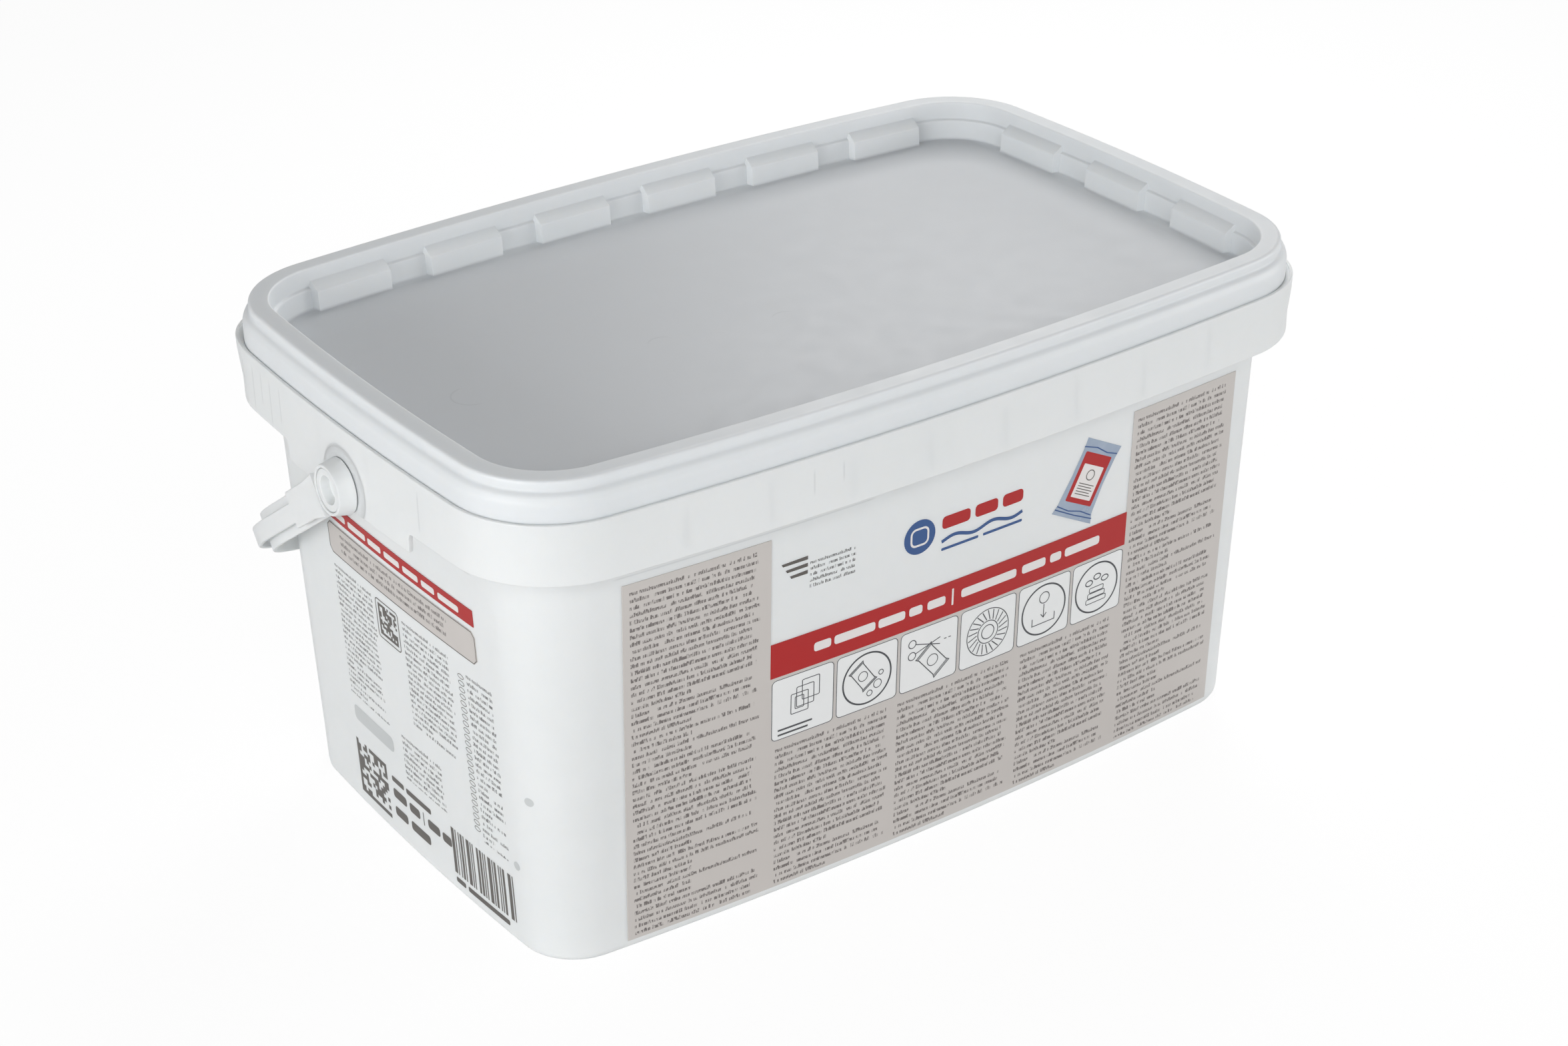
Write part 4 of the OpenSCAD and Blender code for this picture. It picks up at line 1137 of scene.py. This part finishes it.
---
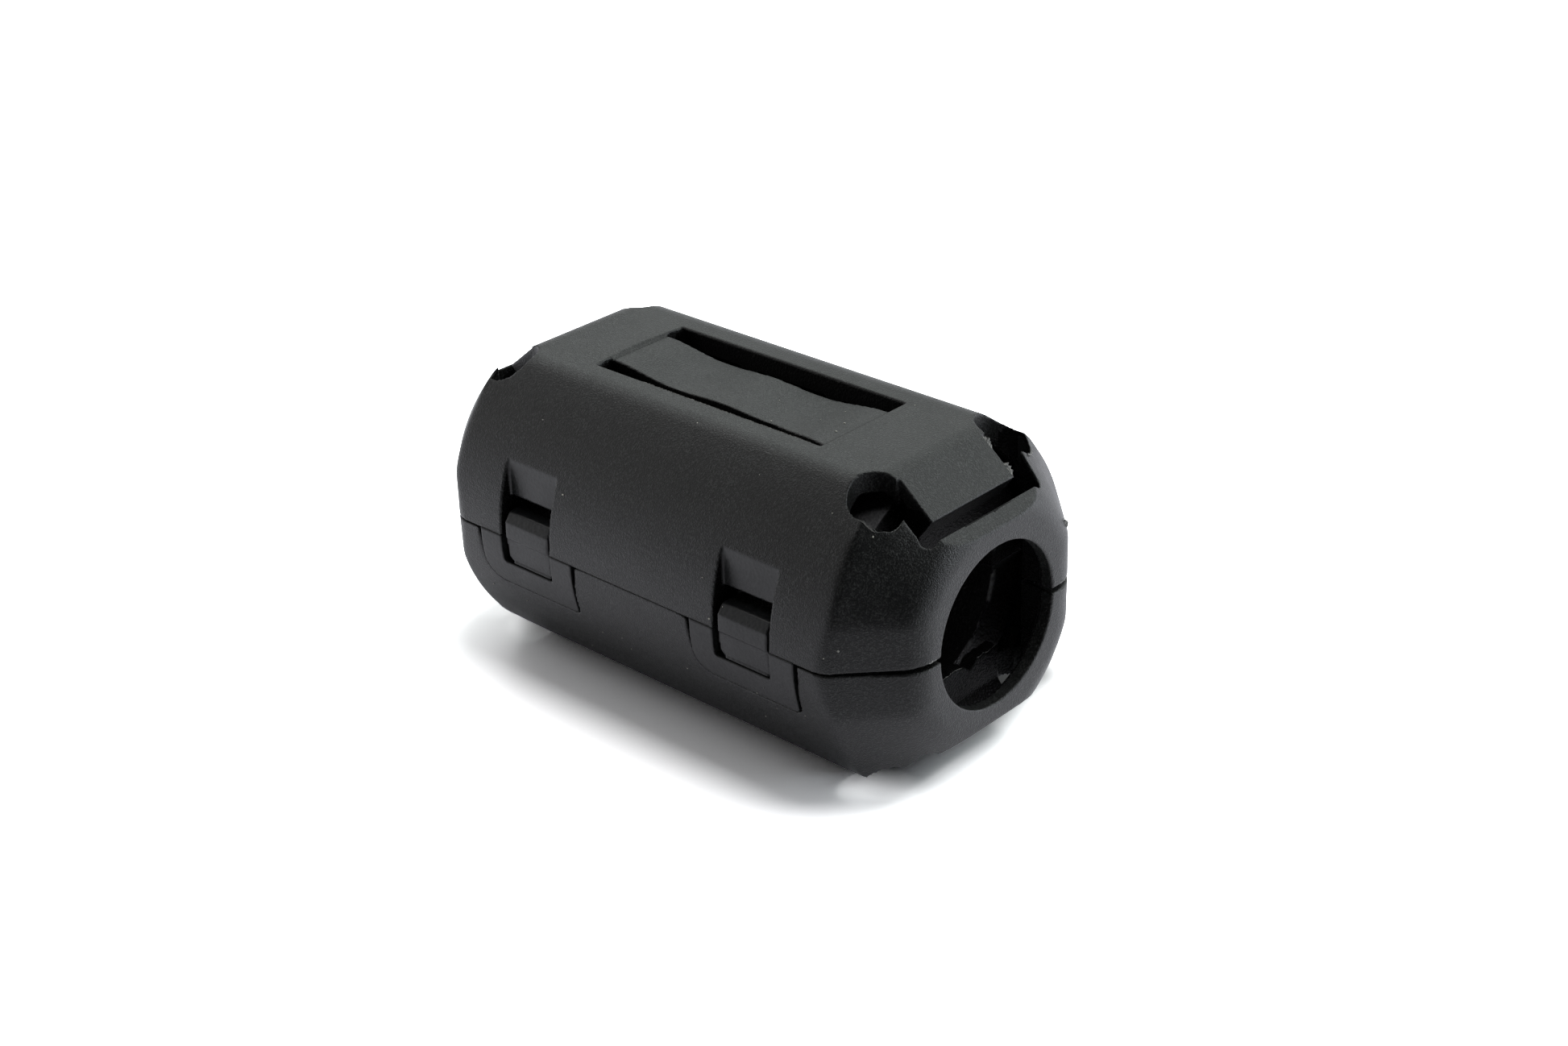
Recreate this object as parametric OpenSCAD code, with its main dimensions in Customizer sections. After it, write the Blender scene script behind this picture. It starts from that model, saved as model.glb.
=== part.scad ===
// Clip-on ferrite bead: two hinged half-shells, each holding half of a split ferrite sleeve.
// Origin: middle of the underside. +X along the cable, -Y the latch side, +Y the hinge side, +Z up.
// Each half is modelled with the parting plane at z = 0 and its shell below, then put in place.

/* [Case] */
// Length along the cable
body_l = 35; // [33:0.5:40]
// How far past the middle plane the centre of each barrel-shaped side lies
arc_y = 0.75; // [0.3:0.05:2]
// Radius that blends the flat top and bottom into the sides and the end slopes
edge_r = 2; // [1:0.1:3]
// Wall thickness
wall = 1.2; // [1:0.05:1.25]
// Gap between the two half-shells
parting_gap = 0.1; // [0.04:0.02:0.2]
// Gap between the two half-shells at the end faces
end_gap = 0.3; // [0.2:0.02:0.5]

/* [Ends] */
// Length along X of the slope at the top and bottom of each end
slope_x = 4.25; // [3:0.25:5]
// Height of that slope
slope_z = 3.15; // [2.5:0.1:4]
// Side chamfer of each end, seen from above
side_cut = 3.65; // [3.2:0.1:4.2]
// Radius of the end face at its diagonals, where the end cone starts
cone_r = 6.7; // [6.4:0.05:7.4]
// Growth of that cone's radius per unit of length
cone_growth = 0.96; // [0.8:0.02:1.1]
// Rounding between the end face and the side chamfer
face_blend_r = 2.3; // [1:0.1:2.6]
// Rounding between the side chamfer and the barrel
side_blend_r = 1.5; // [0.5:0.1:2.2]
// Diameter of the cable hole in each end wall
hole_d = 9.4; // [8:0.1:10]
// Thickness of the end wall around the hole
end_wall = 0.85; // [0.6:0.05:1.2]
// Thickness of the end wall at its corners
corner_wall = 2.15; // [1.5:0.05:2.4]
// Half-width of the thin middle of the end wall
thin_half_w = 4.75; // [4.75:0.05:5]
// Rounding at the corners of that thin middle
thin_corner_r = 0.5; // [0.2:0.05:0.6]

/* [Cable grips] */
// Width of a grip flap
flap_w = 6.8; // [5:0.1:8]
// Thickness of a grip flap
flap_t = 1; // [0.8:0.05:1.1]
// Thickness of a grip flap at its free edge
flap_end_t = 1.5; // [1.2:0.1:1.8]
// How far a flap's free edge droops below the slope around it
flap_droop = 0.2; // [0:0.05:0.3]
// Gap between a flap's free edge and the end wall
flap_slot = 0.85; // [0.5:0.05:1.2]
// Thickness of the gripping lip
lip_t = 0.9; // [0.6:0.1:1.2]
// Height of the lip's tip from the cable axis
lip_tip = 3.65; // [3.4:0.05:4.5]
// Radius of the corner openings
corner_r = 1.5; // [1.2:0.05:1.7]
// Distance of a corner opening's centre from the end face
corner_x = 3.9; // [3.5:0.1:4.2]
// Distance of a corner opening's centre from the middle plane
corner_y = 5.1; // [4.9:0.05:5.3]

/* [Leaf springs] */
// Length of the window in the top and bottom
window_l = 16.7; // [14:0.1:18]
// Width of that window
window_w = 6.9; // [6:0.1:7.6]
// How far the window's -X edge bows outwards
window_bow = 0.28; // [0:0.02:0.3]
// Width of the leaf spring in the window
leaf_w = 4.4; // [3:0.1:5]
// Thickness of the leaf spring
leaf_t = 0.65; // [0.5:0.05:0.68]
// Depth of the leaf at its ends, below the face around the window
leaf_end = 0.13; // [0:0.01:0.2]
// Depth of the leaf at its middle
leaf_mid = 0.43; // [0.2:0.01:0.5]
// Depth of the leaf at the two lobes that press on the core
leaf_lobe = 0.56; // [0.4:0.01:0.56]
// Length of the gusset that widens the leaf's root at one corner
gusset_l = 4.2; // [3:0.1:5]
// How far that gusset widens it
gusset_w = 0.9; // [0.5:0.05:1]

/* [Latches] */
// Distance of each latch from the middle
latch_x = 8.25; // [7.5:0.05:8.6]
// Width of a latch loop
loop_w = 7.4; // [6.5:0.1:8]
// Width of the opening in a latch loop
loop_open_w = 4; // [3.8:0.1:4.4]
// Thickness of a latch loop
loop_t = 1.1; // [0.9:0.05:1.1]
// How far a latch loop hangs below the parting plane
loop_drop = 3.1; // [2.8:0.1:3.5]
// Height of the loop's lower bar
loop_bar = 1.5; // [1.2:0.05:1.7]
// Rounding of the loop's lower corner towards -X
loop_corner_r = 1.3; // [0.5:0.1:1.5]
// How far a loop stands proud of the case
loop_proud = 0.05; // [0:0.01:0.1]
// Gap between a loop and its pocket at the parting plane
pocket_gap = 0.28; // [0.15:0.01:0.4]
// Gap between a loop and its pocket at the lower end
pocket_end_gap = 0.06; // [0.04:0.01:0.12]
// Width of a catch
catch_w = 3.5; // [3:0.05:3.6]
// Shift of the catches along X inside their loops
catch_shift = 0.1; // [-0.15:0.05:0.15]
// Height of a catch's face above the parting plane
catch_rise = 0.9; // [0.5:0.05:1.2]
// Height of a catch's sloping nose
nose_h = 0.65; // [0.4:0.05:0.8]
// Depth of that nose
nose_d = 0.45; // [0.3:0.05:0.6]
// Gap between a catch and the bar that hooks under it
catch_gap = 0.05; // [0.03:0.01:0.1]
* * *
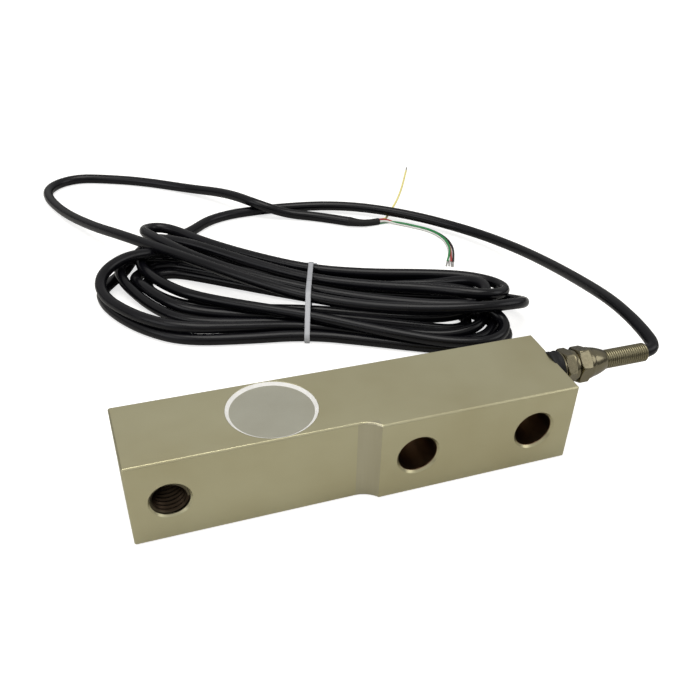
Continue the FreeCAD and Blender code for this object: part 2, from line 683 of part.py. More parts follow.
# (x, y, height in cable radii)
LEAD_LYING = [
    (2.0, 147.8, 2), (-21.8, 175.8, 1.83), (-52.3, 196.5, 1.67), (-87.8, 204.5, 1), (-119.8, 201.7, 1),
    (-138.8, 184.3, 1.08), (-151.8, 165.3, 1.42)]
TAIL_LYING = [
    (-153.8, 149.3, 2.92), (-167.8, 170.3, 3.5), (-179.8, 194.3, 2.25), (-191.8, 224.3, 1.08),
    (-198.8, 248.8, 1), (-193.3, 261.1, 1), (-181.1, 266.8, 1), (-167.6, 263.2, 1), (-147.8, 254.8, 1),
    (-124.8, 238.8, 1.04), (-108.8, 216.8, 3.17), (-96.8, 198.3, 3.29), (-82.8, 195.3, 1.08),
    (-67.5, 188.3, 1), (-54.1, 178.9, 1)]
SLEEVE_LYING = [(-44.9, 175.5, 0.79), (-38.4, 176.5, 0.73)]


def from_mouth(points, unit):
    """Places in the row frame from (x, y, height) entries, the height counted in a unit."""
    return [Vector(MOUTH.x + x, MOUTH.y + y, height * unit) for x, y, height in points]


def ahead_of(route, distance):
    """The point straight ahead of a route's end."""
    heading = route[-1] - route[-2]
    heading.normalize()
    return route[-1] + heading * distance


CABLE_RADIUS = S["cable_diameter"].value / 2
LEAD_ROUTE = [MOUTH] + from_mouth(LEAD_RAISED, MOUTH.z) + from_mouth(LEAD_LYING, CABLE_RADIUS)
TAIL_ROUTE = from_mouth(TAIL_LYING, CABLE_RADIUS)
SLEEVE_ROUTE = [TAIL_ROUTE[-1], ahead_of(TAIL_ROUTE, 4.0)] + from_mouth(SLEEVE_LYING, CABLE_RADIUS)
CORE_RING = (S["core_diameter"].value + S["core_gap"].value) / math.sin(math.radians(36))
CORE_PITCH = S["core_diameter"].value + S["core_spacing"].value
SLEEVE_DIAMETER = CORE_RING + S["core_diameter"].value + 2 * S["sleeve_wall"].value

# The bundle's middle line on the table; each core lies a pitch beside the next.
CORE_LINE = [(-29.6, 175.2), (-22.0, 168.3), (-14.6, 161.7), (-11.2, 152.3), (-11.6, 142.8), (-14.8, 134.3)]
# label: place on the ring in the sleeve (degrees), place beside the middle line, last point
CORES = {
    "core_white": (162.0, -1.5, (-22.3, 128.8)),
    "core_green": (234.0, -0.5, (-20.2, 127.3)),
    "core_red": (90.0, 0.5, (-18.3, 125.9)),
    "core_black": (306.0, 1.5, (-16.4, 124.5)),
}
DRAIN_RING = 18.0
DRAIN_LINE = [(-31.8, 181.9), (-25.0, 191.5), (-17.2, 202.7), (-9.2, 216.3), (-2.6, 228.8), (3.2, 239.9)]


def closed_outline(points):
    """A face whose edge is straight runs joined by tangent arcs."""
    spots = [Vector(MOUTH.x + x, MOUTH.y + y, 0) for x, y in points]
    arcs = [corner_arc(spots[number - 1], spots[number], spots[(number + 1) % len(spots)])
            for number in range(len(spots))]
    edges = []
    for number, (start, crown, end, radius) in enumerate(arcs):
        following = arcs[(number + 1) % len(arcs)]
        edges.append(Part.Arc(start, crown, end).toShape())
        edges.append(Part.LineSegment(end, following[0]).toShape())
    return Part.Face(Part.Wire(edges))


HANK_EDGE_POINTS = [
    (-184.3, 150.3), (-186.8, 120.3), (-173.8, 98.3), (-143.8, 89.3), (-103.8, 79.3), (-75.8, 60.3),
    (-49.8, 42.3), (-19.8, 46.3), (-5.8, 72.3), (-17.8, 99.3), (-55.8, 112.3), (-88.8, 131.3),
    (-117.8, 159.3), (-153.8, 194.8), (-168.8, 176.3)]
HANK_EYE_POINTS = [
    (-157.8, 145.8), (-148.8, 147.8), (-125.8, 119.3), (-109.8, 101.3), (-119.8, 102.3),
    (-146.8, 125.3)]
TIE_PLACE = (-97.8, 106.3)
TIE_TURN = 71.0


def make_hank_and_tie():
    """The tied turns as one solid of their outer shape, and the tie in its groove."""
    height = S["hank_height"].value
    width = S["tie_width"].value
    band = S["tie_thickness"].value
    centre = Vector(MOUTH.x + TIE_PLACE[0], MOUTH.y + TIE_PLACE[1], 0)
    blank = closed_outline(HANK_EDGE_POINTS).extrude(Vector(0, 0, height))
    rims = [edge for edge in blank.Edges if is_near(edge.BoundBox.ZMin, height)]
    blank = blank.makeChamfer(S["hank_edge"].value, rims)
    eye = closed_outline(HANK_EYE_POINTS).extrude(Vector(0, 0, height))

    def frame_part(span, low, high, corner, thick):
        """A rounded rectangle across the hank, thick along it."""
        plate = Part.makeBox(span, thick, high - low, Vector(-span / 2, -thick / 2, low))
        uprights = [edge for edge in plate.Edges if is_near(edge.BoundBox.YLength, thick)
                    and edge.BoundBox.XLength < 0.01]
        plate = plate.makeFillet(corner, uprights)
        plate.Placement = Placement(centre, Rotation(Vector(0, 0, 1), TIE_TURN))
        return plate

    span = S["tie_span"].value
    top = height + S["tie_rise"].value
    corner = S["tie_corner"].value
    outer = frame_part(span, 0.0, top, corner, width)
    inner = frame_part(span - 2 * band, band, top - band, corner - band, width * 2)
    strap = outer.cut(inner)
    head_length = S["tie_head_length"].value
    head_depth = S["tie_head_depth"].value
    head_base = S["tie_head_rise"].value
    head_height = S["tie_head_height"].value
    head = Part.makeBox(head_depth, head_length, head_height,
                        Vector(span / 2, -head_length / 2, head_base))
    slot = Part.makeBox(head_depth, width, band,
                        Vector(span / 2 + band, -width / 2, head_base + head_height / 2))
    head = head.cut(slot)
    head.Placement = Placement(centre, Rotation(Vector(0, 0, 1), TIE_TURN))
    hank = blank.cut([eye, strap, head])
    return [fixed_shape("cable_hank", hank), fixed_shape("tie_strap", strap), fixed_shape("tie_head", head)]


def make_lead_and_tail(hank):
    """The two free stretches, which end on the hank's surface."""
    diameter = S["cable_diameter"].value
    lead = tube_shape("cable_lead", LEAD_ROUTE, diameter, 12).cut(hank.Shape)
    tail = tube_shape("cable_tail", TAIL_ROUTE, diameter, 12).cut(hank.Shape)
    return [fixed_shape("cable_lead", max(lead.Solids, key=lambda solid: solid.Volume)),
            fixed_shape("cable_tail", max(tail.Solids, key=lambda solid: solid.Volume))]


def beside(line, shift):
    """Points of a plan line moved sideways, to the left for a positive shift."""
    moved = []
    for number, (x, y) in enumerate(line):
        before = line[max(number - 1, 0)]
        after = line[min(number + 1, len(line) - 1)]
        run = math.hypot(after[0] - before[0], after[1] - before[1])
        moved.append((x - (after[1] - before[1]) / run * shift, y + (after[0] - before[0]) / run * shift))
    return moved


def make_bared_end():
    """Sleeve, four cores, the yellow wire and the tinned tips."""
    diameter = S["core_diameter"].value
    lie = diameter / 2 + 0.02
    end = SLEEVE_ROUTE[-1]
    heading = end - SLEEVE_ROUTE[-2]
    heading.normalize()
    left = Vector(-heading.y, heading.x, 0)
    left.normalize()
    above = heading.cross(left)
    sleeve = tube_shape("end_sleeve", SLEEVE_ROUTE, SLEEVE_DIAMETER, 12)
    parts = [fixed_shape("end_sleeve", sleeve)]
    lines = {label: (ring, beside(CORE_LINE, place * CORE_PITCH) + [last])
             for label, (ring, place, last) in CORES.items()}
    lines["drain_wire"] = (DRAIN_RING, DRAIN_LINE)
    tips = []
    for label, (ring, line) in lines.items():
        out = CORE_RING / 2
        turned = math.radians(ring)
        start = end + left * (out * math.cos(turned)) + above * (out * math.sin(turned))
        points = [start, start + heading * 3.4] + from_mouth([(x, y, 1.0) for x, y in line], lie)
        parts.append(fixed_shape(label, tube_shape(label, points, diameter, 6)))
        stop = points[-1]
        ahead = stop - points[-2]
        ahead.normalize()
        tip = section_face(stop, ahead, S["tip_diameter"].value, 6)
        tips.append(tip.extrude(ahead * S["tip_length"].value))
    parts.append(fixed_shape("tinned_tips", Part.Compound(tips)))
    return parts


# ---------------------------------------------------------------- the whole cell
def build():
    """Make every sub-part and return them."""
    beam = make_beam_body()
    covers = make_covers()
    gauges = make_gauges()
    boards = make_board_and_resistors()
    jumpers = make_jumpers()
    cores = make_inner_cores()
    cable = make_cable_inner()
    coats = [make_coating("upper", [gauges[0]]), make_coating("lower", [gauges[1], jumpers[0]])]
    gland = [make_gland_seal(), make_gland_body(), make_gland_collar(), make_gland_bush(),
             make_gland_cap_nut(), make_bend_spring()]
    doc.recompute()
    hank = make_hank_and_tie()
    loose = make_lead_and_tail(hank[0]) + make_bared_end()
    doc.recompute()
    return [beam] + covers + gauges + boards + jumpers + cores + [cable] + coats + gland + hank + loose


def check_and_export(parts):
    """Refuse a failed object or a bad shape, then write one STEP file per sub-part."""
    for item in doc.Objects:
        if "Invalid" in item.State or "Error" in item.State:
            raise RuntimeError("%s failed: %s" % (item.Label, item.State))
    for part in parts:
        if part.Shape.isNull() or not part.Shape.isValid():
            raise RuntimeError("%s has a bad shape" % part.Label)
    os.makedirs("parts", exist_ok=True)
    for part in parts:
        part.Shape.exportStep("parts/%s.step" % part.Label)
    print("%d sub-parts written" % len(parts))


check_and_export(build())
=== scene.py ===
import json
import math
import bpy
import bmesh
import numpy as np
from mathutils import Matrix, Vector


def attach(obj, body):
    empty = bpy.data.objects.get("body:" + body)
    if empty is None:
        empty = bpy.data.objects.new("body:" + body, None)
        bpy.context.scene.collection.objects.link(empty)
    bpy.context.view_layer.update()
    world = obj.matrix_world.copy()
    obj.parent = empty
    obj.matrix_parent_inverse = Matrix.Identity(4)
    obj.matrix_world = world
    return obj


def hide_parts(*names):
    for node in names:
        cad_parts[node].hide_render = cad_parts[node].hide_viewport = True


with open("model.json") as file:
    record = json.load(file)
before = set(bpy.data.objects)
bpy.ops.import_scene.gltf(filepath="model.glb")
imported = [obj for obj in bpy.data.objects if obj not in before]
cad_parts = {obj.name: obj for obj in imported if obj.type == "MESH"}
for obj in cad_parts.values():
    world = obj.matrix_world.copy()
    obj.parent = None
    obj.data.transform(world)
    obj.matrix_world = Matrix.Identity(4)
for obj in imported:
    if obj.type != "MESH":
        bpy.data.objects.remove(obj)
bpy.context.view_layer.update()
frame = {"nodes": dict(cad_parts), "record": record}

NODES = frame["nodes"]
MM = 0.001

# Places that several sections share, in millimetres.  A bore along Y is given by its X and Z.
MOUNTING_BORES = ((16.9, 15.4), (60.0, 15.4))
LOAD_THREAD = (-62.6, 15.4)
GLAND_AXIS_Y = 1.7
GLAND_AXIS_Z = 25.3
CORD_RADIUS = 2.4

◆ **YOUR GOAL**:
Transcribe the lines beginning at the one that contains "Recreate this object" and ending at the one that contains "put in place.", with nothing added or left out.

◆ **SOLUTION BELOW**:
Recreate this object as parametric OpenSCAD code, with its main dimensions in Customizer sections. After it, write the Blender scene script behind this picture. It starts from that model, saved as model.glb.
=== part.scad ===
// Clip-on ferrite bead: two hinged half-shells, each holding half of a split ferrite sleeve.
// Origin: middle of the underside. +X along the cable, -Y the latch side, +Y the hinge side, +Z up.
// Each half is modelled with the parting plane at z = 0 and its shell below, then put in place.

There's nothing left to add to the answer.